La confluencia entre los intereses de compradores y vendedores hace del libre mercado un sistema para la distribución de recursos en función a la preferencia de los consumidores. En una economía planificada, como aquella que existió en la extinta Unión Soviética, la distribución de recursos es decidida en base a lo que el Estado cree conveniente. Los planificadores deciden, por ejemplo, que los ciudadanos consumirán 800 millones de litros de leche por un año, y que el precio adecuado será 2,50. El Estado será ineficiente si al final los ciudadanos consumen 719 millones de litros de leche, o tal vez 889 millones. También será ineficiente en caso de que el precio sea demasiado bajo, pues la venta de leche generaría pérdidas, o en caso de que el precio sea demasiado alto, puesto que un competidor habría podido ofrecer la leche a sólo 2,30.
Un mercado libre es mucho mejor en evitar estas ineficiencias. El que toma las decisiones en un mercado libre no es un departamento del Estado, sino miles de vendedores y compradores que evalúan las condiciones de intercambio de forma permanente. Anticipar las preferencias de toda una población implica recabar e interpretar una cantidad de información casi infinita. Se trata, pues, de una tarea imposible para un solo actor como lo es el Estado. Considerando, además, la restricción de la libertad de elección de los ciudadanos, sumada a la privación de sus derechos políticos, podemos ver por qué esta solución es no solamente imposible, sino también indeseable.
Un supermercado, en cambio, con 12 mil clientes regulares, está en una posición mil veces mejor para conocer las costumbres de sus clientes y detectar cambios en sus preferencias. Si cada empresa se encarga de monitorear a sus propios clientes, el problema de anticipar las preferencias de los consumidores es resuelto de forma descentralizada. Lo que cuenta en un mercado libre no es la decisión de un burócrata, sino las evaluaciones de un sinfín de vendedores especializados en satisfacer ciertas preferencias de sus clientes (Kay 2004, 87-119). Además del aspecto comunicativo está el problema de los incentivos. Un servidor público con puesto garantizado tiene poco que perder con el fracaso de la gestión económica de su gobierno. Para un agricultor, en cambio, la sobreproducción de papas puede significar su bancarrota. Por lo mismo, es posible argumentar que un mercado libre es mejor a la hora de motivar a los vendedores para que sean eficientes.
Economía y justicia
Las consideraciones anteriores nos permiten una primera aproximación a la idea del precio justo. Hemos visto que en un mercado abierto el precio adecuado es el precio más bajo para un determinado producto. El precio más bajo es adecuado para el consumidor en tanto refleja la forma más eficiente de producción. Pero también es adecuado para el vendedor, quien tiene libertad de fijar el precio de su producto de acuerdo a aquel cliente que esté dispuesto a pagar la mayor cantidad. Pero, ¿en qué sentido podemos decir que el precio adecuado es también el precio justo? Imaginemos, por un momento, una sociedad en la cual todos los ciudadanos tienen cierta capacidad adquisitiva al momento de entrar en el circuito económico. Bajo este esquema, todas las personas tienen oportunidades de adquirir bienes y servicios que el mercado ofrece. Además, cada actor tiene libertad de comprar de acuerdo a su propia escala de preferencias.

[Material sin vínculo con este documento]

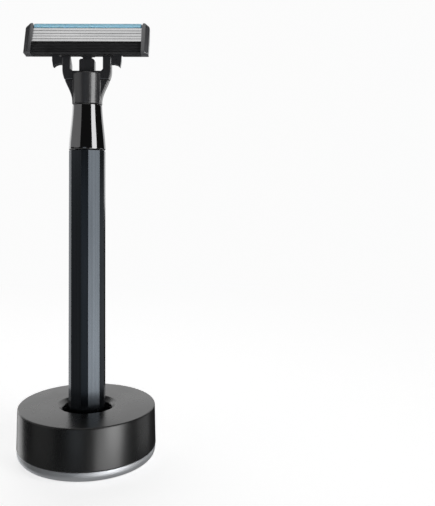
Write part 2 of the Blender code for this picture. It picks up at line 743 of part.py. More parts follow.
def make_release_button():
    edge = BUTTON_CORNER
    corners = [(-BUTTON_HALF, BUTTON_BOTTOM, edge), (BUTTON_HALF, BUTTON_BOTTOM, edge)]
    corners += [(BUTTON_HALF, BUTTON_TOP, edge), (-BUTTON_HALF, BUTTON_TOP, edge)]
    outline = rounded(corners)
    button = outline_solid("release_button", outline, BUTTON_FRONT, BUTTON_BACK, "Y", "black_plastic")
    seat = block("button_seat", (-SEAT_HALF, SEAT_FRONT, SEAT_BOTTOM),
                 (SEAT_HALF, BUTTON_FRONT + 0.4 * MM, SEAT_TOP))
    join(button, seat)
    for index in range(GROOVE_COUNT):
        middle = BUTTON_BOTTOM + GROOVE_FIRST + index * GROOVE_PITCH
        low = (-GROOVE_REACH, BUTTON_BACK - GROOVE_DEPTH, middle - GROOVE_HALF)
        high = (GROOVE_REACH, BUTTON_BACK + 1.0 * MM, middle + GROOVE_HALF)
        cut(button, block(f"button_groove_{index + 1}", low, high))
    return button


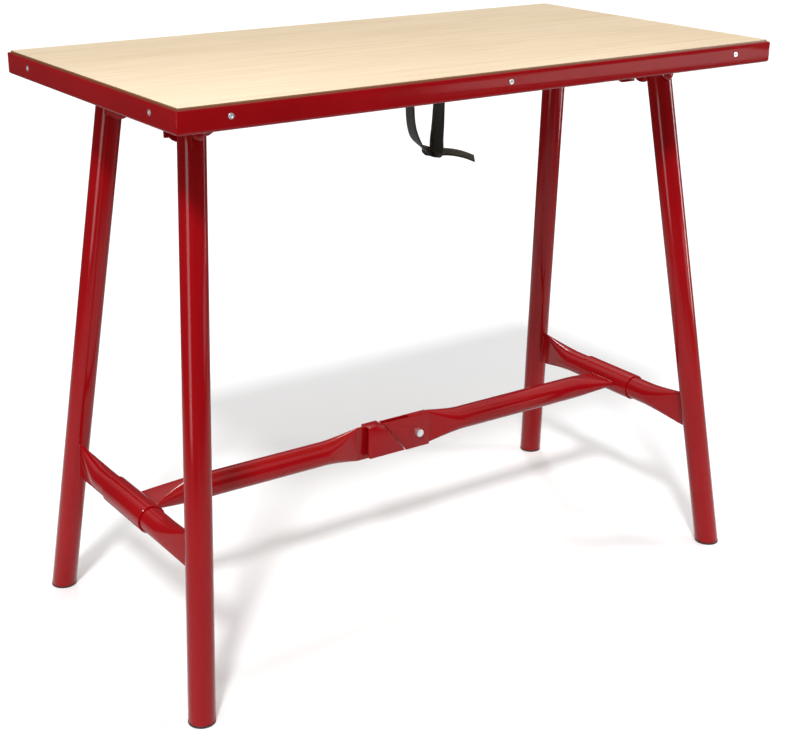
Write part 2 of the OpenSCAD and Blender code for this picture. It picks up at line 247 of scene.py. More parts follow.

La persona que ama las papas gastará 35% de su presupuesto en papas y sólo 5% en viajes, mientras que la persona a la cual le encanta viajar y, en cambio, detesta las papas decidirá gastar la mitad su presupuesto en viajar y no comprará papas. En cierto sentido, el libre mercado es más democrático que la democracia. En política, la democracia es el gobierno de la mayoría y, como tal, solamente responde a las preferencias de una mayoría. El libre mercado también responde a las mayorías, pero sin dejar de lado las preferencias de las minorías. En los Estados Unidos, una mayoría prefiere la Coca-Cola a la Inca Kola. Es por ello que uno puede encontrar Coca-Cola en cada equina. Pero basta con que un número mínimo de ciudadanos expresen su preferencia por tomar Inca Kola para que aparezcan las primeras bodegas ofertando “la bebida del Perú”.